[Stored records]

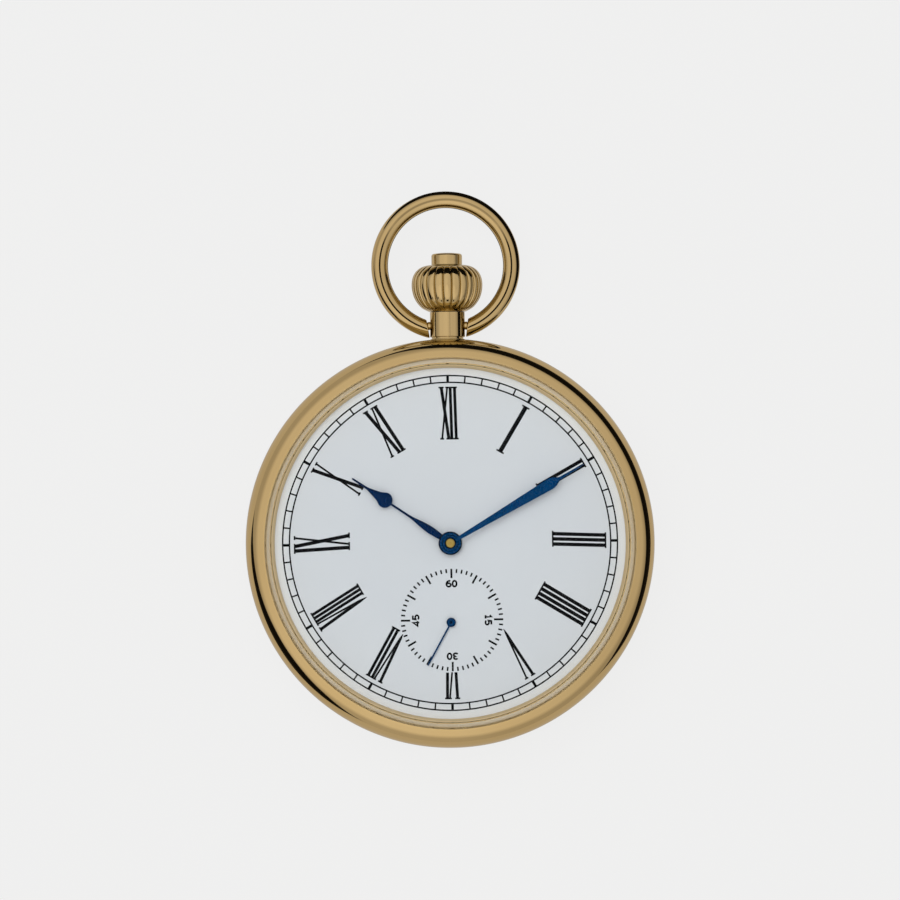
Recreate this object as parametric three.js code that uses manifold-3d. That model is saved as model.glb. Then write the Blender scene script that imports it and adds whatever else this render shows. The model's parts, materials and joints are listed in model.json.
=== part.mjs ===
// Open-face (Lepine) pocket watch with a hand-wound lever movement and small seconds.
// Millimetres. The origin is the centre of the flat resting face of the case back, +Z points out
// of the dial, +Y towards the pendant and 12 o'clock, +X towards 3 o'clock.
import * as THREE from "three";
import { mergeVertices } from "three/addons/utils/BufferGeometryUtils.js";
import Module from "manifold-3d";

const wasm = await Module();
wasm.setup();

// ---------- driving dimensions ----------
// Names ending in _Z hold a [lower, upper] pair of heights.
// case
const CASE_R = 25;
const CRYSTAL_SEAT_R = 22.5;
const BAND_Z = [3.3, 8.3];
const BEZEL_TOP = 10.95;
const CRYSTAL_TOP = 12.3;
const STEM_HEIGHT = 5.6; // z of the axis of the winding stem, pendant, crown and bow
const PENDANT_R = 2.1;
const PENDANT_BORE_R = 0.85;
const PENDANT_TOP_Y = 28.35;
const BOW_R = 8.08; // centreline radius of the bow
const BOW_WIRE_R = 1.025;
const BOW_Y = 34.07; // centre of the bow ring
const BOW_END_X = 2.62; // half distance between the ends of the bow
const BOW_PIVOT_Y = 26.68; // axis on which the bow swings
const CROWN_FLUTES = 24;
// dial and hands; hands at rest in degrees clockwise from 12
const DIAL_R = 21.7;
const DIAL_Z = [8.0, 8.4];
const DIAL_FEET = [[13.5, 8], [-13.5, -8]];
const SECONDS_Y = -9.65; // fourth arbor, centre of the seconds dial
const HOUR_DEGREES = 303.7;
const MINUTE_DEGREES = 60;
const SECOND_DEGREES = 208.9;
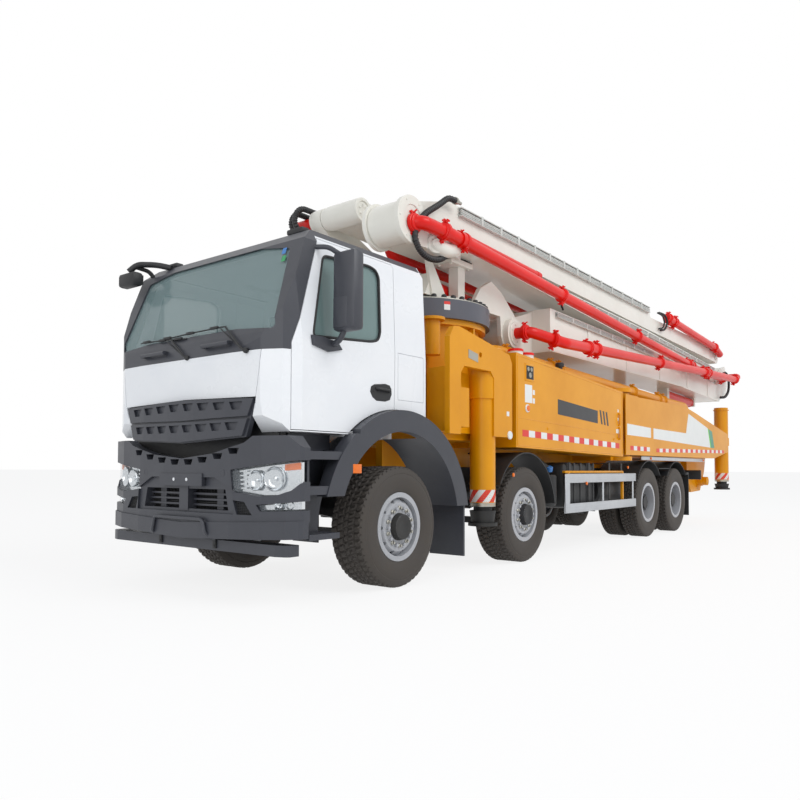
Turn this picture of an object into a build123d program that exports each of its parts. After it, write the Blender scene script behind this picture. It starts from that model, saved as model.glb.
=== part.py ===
from build123d import *
import math
import os

# A truck-mounted concrete pump with a six-section folding boom, parked with its boom folded.
# Millimetres. While modelling, x = 0 is the first axle, +x points forward, +y to the left and
# z = 0 is the ground. The finished pieces are moved along x so that the origin is the middle
# of the footprint.

os.makedirs("parts", exist_ok=True)

# ------------------------------------------------------------------ vehicle
AXLE_X = {1: 0, 2: -2300, 3: -6300, 4: -7650}
STEERED_AXLES = (1, 2)
SIDES = {"left": 1, "right": -1}
TYRE_RADIUS = 536
HALF_WIDTH = 1240
NOSE_X = 1460
GAP = 6                      # clearance between pieces that move past each other
SEAT = 0.5                   # clearance where a piece seats on another of the same body

SINGLE_WIDTH = 385
TWIN_WIDTH = 300
TWIN_GAP = 40
TYRE_OUTER_Y = 1200
RIM_SEAT = 286
RIM_LIP = 304
KINGPIN_Y = 860
KINGPIN_RADIUS = 28
SPINDLE_RADIUS = 42
STUDS = 10
STUD_CIRCLE = 167

RAIL_Y = 350                 # inner face of a frame rail
RAIL_FLANGE = 85
RAIL_WEB = 10
RAIL_BOTTOM = 770
RAIL_TOP = 1070
RAIL_FRONT = 1050
RAIL_REAR = -9500

# ------------------------------------------------------------------ cab
CAB_HALF = 1150
CAB_REAR = -420
CAB_FLOOR = 1330
CAB_ROOF = 3045
CAB_WALL = 60
CAB_FRONT = 1440
FENDER_INNER = 840
FENDER_OUTER = 1030
FENDER_FACE = 120
DOOR_GAP = 6
DOOR_HINGE_X = 1285

# ------------------------------------------------------------------ pump superstructure
SLEW_X = -1840
RING_RADIUS = 850
RING_BOTTOM = 2690
RING_TOP = 2900
SLEW_MOTOR_CIRCLE = 930
TURRET_FLOOR = RING_TOP + GAP + 30
FRONT_LEG_X = -1540
FOOT_RADIUS = 155             # small enough for a steered wheel to pass
REAR_LEG_X = -11000
LEG_Y = HALF_WIDTH - 155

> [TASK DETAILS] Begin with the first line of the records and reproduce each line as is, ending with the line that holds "wasm.setup();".

> [EXERCISE OUTPUT]
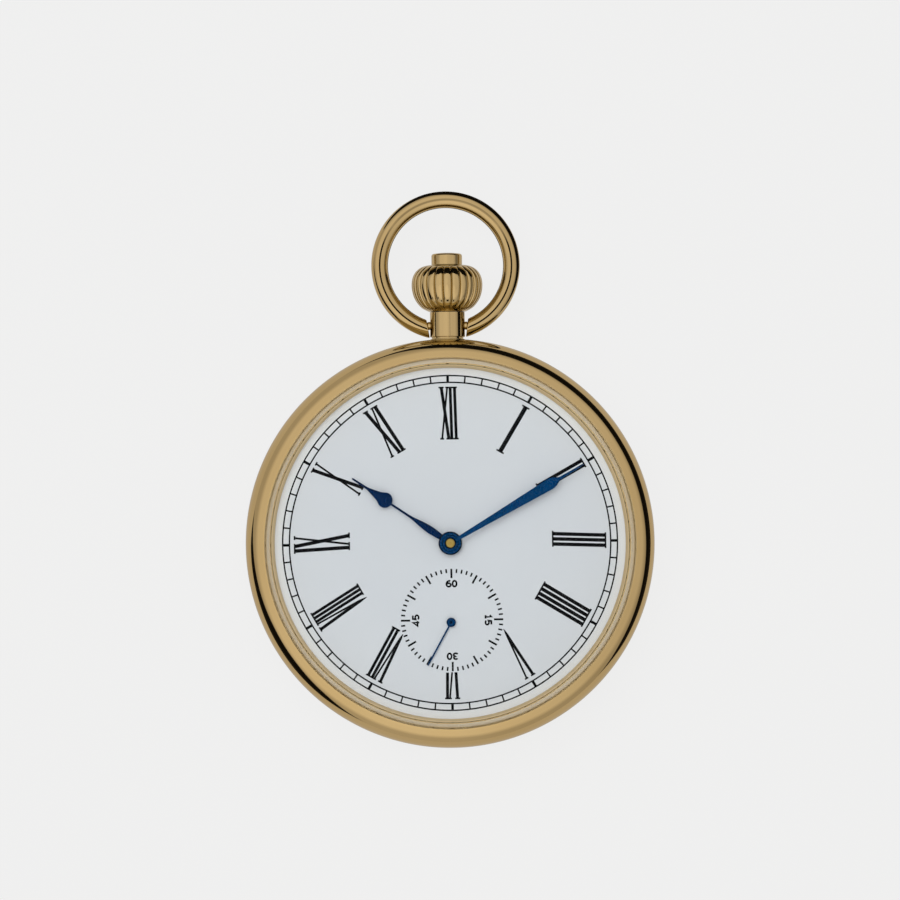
Recreate this object as parametric three.js code that uses manifold-3d. That model is saved as model.glb. Then write the Blender scene script that imports it and adds whatever else this render shows. The model's parts, materials and joints are listed in model.json.
=== part.mjs ===
// Open-face (Lepine) pocket watch with a hand-wound lever movement and small seconds.
// Millimetres. The origin is the centre of the flat resting face of the case back, +Z points out
// of the dial, +Y towards the pendant and 12 o'clock, +X towards 3 o'clock.
import * as THREE from "three";
import { mergeVertices } from "three/addons/utils/BufferGeometryUtils.js";
import Module from "manifold-3d";

const wasm = await Module();
wasm.setup();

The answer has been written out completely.